Siksika Nation once had its own police service that ran from 1992-2002, but the tripartite agreement that established the organization wasn’t renewed and the force disbanded. The RCMP detachment in Gleichen has been policing in Siksika since 2002.

Tyler Shandro, minister of justice and solicitor general, says the signing comes with an understanding towards establishing a police force that has been needed for many years to help improve public safety in the Siksika First Nation community.

The idea of the new police service has been discussed over the past several years, along with hiring a firm to conduct a feasibility study. The provincial government contributed $30,000 dollars toward the study, which was a third of the cost.

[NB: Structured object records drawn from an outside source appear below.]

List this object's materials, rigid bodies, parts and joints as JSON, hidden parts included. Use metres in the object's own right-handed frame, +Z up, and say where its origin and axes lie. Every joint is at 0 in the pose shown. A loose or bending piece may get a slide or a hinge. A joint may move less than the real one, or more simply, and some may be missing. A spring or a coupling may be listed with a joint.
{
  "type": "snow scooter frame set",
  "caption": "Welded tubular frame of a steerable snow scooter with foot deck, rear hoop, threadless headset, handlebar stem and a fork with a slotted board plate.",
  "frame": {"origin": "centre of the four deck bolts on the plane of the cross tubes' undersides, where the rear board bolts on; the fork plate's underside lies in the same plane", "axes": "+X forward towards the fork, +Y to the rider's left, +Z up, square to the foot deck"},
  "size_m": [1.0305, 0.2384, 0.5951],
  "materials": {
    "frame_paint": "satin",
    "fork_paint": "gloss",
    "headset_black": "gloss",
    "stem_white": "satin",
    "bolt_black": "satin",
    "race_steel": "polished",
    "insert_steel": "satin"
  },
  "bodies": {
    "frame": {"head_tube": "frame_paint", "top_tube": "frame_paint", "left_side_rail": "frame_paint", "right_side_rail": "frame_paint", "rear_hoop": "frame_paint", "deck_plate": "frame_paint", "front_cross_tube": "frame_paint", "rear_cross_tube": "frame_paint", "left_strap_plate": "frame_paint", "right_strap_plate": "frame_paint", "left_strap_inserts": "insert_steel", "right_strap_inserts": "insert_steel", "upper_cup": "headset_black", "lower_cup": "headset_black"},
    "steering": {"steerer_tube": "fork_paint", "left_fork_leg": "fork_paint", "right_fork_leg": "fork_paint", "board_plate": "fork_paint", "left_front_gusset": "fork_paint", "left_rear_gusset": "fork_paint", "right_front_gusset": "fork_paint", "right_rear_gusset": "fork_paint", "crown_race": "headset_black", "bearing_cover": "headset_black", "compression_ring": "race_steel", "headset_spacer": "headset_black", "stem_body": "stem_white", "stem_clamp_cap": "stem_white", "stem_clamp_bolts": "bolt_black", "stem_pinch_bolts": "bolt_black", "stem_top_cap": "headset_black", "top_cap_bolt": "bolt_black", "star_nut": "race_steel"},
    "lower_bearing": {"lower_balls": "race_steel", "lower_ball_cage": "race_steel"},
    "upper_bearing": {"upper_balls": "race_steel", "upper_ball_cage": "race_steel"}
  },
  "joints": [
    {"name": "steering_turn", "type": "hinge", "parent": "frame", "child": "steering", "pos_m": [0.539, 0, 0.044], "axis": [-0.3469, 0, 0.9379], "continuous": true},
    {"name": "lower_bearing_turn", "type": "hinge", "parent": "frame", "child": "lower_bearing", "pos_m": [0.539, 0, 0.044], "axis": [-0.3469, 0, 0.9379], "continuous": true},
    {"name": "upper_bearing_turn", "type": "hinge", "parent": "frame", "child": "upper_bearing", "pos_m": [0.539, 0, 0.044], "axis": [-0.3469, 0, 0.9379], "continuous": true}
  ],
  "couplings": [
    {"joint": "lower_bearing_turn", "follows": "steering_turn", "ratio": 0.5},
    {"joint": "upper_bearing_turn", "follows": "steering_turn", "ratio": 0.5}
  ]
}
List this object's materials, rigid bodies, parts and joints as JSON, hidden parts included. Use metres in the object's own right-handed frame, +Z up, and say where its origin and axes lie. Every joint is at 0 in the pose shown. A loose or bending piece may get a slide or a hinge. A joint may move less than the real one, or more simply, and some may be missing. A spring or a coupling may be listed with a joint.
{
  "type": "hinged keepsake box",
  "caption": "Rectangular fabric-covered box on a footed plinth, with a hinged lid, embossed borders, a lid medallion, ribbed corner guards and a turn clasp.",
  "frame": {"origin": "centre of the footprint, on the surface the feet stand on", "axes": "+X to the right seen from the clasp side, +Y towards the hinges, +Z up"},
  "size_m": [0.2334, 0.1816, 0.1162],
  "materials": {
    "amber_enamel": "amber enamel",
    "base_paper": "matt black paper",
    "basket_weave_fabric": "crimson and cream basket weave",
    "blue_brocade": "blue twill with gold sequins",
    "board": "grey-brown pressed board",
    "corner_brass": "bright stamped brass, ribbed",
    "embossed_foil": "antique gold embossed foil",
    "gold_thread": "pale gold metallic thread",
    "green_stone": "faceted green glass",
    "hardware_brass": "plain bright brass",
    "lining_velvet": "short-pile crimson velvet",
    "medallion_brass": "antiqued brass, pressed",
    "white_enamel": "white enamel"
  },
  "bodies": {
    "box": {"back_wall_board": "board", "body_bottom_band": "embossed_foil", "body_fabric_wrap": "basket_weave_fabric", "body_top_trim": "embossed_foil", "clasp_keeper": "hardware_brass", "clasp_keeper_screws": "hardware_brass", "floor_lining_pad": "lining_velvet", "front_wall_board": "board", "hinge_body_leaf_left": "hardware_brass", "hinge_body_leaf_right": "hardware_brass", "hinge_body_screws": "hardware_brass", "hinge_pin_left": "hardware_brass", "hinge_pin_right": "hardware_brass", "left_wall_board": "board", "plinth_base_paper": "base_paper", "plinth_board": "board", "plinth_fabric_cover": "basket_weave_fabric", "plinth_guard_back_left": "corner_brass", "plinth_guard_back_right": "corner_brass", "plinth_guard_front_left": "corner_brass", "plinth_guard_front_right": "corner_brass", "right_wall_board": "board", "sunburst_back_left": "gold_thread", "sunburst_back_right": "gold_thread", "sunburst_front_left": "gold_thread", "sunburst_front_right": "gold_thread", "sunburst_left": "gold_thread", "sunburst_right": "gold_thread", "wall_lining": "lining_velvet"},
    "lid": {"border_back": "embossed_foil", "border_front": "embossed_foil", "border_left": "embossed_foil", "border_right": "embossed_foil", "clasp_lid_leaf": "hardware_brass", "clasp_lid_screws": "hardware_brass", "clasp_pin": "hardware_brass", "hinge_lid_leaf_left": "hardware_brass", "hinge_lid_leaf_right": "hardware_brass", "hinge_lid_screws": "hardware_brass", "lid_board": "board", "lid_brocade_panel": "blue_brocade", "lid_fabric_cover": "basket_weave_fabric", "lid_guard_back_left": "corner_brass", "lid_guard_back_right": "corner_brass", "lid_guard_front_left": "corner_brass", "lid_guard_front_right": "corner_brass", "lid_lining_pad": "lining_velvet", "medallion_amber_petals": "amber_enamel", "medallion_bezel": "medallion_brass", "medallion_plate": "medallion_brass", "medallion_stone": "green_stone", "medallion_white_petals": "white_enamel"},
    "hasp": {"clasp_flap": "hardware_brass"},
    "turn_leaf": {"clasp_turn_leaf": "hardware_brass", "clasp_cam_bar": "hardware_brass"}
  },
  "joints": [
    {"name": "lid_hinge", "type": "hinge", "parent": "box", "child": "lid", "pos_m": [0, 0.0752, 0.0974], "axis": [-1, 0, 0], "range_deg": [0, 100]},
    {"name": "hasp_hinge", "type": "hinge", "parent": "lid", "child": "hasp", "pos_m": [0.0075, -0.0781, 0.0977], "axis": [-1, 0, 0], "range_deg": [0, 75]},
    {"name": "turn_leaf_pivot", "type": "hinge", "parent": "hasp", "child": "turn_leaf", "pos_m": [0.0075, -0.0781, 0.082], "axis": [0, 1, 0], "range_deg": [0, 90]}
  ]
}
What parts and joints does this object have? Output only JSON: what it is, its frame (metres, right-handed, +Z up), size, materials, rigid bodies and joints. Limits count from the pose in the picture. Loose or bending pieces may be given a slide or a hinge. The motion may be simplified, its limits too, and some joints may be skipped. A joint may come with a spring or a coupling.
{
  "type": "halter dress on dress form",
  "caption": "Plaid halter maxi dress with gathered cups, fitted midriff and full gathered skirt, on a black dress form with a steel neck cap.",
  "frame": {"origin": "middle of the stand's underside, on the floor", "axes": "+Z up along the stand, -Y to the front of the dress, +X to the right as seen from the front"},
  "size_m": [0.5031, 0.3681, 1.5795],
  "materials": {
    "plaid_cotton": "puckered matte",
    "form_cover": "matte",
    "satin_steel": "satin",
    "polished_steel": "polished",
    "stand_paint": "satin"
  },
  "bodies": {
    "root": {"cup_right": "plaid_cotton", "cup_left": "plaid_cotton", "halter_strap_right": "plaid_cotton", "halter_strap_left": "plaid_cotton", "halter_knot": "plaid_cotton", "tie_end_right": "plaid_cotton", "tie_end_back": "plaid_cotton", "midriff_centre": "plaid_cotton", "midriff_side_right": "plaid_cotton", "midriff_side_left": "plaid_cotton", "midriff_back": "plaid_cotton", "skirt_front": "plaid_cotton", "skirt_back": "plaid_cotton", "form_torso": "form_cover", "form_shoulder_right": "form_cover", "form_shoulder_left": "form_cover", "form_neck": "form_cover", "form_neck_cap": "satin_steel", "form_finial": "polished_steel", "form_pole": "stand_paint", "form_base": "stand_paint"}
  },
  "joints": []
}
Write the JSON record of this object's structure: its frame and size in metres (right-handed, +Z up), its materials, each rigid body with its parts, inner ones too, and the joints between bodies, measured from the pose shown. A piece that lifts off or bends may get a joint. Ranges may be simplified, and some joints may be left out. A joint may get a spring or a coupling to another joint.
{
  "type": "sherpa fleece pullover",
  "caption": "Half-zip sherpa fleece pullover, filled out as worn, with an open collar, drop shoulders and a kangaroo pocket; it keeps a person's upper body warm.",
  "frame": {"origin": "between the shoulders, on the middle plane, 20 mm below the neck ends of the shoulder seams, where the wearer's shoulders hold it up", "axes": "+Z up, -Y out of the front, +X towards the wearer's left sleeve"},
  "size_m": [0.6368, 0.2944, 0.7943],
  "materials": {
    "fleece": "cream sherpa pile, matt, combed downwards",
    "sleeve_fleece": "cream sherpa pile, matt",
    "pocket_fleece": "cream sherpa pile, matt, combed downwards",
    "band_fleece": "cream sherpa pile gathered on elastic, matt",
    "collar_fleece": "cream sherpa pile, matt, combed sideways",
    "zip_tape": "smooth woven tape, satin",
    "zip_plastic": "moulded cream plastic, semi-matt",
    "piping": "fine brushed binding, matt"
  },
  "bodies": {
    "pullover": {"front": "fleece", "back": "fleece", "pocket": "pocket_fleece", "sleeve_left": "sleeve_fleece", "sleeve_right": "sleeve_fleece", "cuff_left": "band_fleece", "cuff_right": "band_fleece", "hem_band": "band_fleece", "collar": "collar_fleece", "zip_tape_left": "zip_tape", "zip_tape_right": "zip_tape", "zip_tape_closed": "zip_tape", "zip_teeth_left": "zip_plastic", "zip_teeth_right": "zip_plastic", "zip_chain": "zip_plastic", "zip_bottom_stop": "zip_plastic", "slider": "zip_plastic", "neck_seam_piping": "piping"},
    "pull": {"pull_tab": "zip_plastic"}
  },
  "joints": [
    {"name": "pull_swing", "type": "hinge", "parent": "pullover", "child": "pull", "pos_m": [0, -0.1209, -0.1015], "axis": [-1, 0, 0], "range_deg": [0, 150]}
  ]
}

Since the study was conducted a few years ago, Siksika Nation has done additional research on establishing the self-administered police service. However, the nation can’t move forward under the First Nations and Inuit Policing Program, due to the federal government freezing the program while conducting a review.

Shandro says that this is a community needing action now to combat the community’s crime rate which is higher than the provincial average.

Chief Ouray Crowfoot of the Siksika First Nation says that there is nothing equitable about not having a police force in a community with 8,000 residents when a nearby hamlet of less than 200 has a police force of 24 officers.

Recent studies have shown that 85 percent of the calls to the RCMP in Gleichen are Siksika-related, Crowfoot says, adding that without a police force that is in the nation, that knows the community and the roads well, response times can be impacted when situations are sometimes critical.

The chief says that there is a desire to build a mutually-beneficial relationship that helps keep the community safe in Siksika.